Here is the back label from the Fette Sau Dry Rub Mason Jar:
If you have had had their BBQ where they used this rub, you’ll understand my lack of hesitation to buy the bottle.
This is how the rub looked when I cracked the seal on the label:
The chunks you see are the brown sugar. The next day, I went out and bought boneless porkchops and generously applied the dry rub on them. Let them sit in the fridge for around four hours with the rub on it, then roasted them in the oven at around 375 for 35 minutes. This is what they looked like when they came out of the oven (oh and the apartment was filled with a roasting coffee/brown sugar smell):
Last night I bought a bottom round roast and let it sit with the dry rub around an hour and roasted it for 30 minutes. That was even better than the pork chops. All of the different ingredients in the rub impart so much flavor onto the meat. Next up is a dry rub roast chicken!
Here is a picture of last night’s steak:
If you cook at home and love unique spice blends that impart great flavor then find your way to Fette Sau, grab some lunch, a beer or bourbon and a jar of the dry rub on the way out.
354 Metropolitan Avenue
Brooklyn, NY 11211
In case you don’t know they also own two other establishments directly across the street from Fette Sau. The first of the two to open is Spuyten Duyvil
Here is a NY Times review posted on the Spuyten Duyvil website from back in 2004.
New York Times, October, 13 2004
Guaranteed, you won’t recognize a single beer’s brand name at Spuyten Duyvil, a busy Williamsburg brewpub in a country kitchen setting. There are scores of beer selections, listed on chalk tablets by nation of origin — including Belgium, France, Sweden, Japan, the United Kingdom, Germany and Finland — but not even those hip to Chimay, Duvel and other recent imports will find familiar territory. Start by telling proprietor and resident grog expert Joe Carroll what sort of brew’s for you and his mental lexicon rolls out a few tasty options from Belgian lambics and tart saisons to English stouts and German weissbier, mostly priced from $7 on up to the high teens for a pint. Sake, Mexican hot chocolate and gluhwein (a cider-like hot spiced wine) provide alternative libations; nibbles include pungent cheese and meat plates.
The homey space comprises thrift shop furniture and a large table in the back, reminiscent of a beer hall’s long tables, where the Billyburg bohemian crowd gathers nightly.

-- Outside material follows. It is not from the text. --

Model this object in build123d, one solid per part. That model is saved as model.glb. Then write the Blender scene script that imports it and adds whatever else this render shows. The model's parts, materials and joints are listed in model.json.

The origins of the spot’s name, which is a bastardization of the old Dutch “spuit den duyvil” or “in spite of the devil,” may have something to do with its beer selection (one category of which is labelled “Flemish”). It is presumably unrelated to the channel that divides Manhattan and the Bronx, which shares the same moniker.
359 Metropolitan Ave
Brooklyn, New York 11211
Recently they opened their third space next to Spuytin Duyvil called St. Anselm. In April, Florence Fabricant of the The NY Times gave a pre-opening overview of the the space. Here’s what she had to say:
The idea for St. Anselm was a glorified hot dog stand, but the brick-walled space that Joe (above right) and Kim Carroll leased in Brooklyn next to their bar, Spuyten Duyvil, was too capacious, so they’ve stretched the menu to fill it.
When it opens on April 19, the chef, Al Bacchiochi (above left), will have had plenty of practice cooking neck bones Venetian style, for the Wednesday night special; frying marrow croquettes and calves’ brains; and smoking sweetbreads (in the smokers at Fette Sau, also owned by the Carrolls) and bringing them back to St. Anselm to fry. He is also making calves’ heart jerky (in the cup above) scrapple and goetta, a kind of Cincinnati scrapple.
St. Anselm, 355 Metropolitan Avenue (Havemeyer Street), Williamsburg, Brooklyn; (718) 384-5054.
I cannot suggest strongly enough checking out all three of these places.